Add carrots and a large pinch of salt, and stir to combine. Add coconut milk, lime zest and juice, and 2 cups water. Bring to a boil, then lower heat so it bubbles gently. Cook, stirring occasionally, until carrots are very tender, 10 to 15 minutes. Remove lemongrass, then puree in pot with an immersion blender. Chill soup for at least six hours or overnight. When ready to serve, thin soup with ice water, garnish with coriander and green parts of spring onions, and serve with lime wedges.

*Bring out the flavour by hitting each stalk with the blunt edge of a knife.


Apple Bourbon Pie

Apples – high in quercetin, which may improve heart health – pair well with ingredients that emphasise their warmth, like booze.




1/4 cup all-purpose flour

3/4 cup sugar, plus more for sprinkling

1/2 tsp. ground cinnamon

1/2 tsp. freshly grated nutmeg

1/4 tsp. salt

1.5kg firm, sweet apples, like Pink Lady apples, peeled, cored, and sliced into half-centimetre wedges

1 Tbsp. fresh lemon juice

Premade pie crust, top and bottom layers (available in the freezer section)

2 Tbsp. bourbon*

2 Tbsp. butter, cut into pieces (optional)

Dairy or non-dairy milk as needed


Heat oven to 220°C. Whisk together flour, sugar, spices and salt in small bowl. Mix together apples and lemon juice in large bowl. Add dry ingredients to apples and toss to coat.

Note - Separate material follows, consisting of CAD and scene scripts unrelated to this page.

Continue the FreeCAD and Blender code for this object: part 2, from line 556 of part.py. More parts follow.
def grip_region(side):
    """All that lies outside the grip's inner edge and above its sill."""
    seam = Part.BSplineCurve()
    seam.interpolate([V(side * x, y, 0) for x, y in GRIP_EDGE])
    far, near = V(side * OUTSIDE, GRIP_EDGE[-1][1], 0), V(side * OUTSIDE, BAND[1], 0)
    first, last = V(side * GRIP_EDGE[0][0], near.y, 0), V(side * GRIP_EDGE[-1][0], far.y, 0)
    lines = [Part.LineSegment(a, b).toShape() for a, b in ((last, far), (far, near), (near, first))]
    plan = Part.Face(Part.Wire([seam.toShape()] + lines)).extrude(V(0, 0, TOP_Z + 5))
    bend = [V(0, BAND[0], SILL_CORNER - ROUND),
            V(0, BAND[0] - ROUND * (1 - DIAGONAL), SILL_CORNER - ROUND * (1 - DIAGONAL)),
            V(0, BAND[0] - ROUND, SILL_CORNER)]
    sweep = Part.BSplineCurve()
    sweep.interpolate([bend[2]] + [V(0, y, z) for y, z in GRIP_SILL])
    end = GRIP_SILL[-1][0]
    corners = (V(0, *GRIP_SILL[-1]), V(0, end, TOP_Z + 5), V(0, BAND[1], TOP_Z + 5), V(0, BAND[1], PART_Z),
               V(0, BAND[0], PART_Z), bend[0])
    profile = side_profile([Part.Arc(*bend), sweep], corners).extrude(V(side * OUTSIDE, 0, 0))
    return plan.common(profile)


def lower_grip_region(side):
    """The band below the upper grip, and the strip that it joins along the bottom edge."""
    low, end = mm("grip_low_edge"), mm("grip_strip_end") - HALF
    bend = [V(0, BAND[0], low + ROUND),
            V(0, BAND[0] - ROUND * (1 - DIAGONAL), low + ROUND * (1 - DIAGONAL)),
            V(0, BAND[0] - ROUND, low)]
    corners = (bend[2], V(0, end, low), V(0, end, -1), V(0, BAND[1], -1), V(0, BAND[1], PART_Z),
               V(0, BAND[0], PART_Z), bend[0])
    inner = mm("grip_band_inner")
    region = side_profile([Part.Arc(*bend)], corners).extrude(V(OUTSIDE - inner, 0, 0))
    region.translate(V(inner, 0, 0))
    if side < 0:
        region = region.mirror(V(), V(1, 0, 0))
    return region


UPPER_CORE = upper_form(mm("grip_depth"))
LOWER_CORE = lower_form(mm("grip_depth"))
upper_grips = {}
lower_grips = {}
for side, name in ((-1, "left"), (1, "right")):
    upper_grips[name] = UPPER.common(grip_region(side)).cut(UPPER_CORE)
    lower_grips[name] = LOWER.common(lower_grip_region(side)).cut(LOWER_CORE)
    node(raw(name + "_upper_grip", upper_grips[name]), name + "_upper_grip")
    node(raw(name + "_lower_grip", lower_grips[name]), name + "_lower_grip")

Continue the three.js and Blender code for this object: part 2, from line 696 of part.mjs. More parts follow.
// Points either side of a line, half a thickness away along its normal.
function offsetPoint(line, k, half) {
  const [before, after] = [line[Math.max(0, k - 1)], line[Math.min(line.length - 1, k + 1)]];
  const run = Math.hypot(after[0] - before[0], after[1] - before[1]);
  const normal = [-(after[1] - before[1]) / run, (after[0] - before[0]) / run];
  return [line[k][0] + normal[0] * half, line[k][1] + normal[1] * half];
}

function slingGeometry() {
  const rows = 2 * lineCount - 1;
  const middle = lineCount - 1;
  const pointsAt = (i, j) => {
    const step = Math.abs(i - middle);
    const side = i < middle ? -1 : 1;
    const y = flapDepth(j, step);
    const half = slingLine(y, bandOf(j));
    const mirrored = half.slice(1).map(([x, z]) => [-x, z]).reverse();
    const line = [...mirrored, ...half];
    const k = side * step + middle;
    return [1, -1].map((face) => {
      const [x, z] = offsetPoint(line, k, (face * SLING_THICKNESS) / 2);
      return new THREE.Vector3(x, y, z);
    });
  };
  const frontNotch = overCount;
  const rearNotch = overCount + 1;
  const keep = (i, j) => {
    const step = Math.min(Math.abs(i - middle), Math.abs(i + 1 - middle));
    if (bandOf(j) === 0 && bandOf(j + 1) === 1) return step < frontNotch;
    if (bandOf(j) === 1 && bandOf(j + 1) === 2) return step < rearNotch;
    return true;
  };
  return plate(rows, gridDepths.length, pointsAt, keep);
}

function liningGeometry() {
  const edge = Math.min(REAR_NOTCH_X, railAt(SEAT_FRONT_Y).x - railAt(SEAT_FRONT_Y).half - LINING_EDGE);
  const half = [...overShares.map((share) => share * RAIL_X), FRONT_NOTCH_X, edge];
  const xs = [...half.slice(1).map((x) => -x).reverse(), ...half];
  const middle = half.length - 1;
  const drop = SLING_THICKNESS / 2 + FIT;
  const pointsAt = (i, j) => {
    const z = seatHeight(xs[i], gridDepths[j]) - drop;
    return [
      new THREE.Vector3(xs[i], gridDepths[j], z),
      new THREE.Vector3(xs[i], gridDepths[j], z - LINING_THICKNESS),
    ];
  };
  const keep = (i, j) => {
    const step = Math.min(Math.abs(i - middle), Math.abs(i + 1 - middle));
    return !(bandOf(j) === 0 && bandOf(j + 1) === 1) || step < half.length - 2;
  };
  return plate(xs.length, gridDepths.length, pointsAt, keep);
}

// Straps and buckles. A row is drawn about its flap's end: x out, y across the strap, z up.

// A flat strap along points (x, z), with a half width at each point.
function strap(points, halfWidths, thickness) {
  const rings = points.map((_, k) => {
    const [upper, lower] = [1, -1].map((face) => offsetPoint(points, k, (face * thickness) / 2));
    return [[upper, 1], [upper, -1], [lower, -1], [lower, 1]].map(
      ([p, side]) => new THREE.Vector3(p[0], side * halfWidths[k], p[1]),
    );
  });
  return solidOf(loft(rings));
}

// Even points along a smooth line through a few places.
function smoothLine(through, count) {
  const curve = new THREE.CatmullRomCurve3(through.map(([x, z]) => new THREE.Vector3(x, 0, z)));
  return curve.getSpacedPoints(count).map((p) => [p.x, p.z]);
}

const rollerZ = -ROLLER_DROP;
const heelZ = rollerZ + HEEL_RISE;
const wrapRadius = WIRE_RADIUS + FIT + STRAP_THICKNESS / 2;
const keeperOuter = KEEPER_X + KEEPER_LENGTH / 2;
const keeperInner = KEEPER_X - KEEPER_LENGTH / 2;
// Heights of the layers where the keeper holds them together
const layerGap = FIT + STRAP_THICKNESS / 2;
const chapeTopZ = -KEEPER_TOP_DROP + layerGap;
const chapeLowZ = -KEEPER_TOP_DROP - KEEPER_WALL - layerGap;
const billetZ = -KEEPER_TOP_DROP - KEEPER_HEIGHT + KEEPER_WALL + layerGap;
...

Layer apple mixture in pie shell, pouring in excess juices, then sprinkle with bourbon and dot with butter, if using. Cover with top crust, and crimp edges of both crusts together.

Place pie on a baking sheet and brush top lightly with milk and sprinkle with sugar. Cut two or three 5cm-long slits in top crust to allow steam to escape. Bake for 10 minutes; reduce heat to 180°C and bake another 25 minutes. Then tent the edges of crust with foil to prevent burning. Bake until pie is golden brown (5 to 15 minutes more). Cool before serving. Top with cream, if desired.

*For a booze-free alternative, use apple juice instead of bourbon.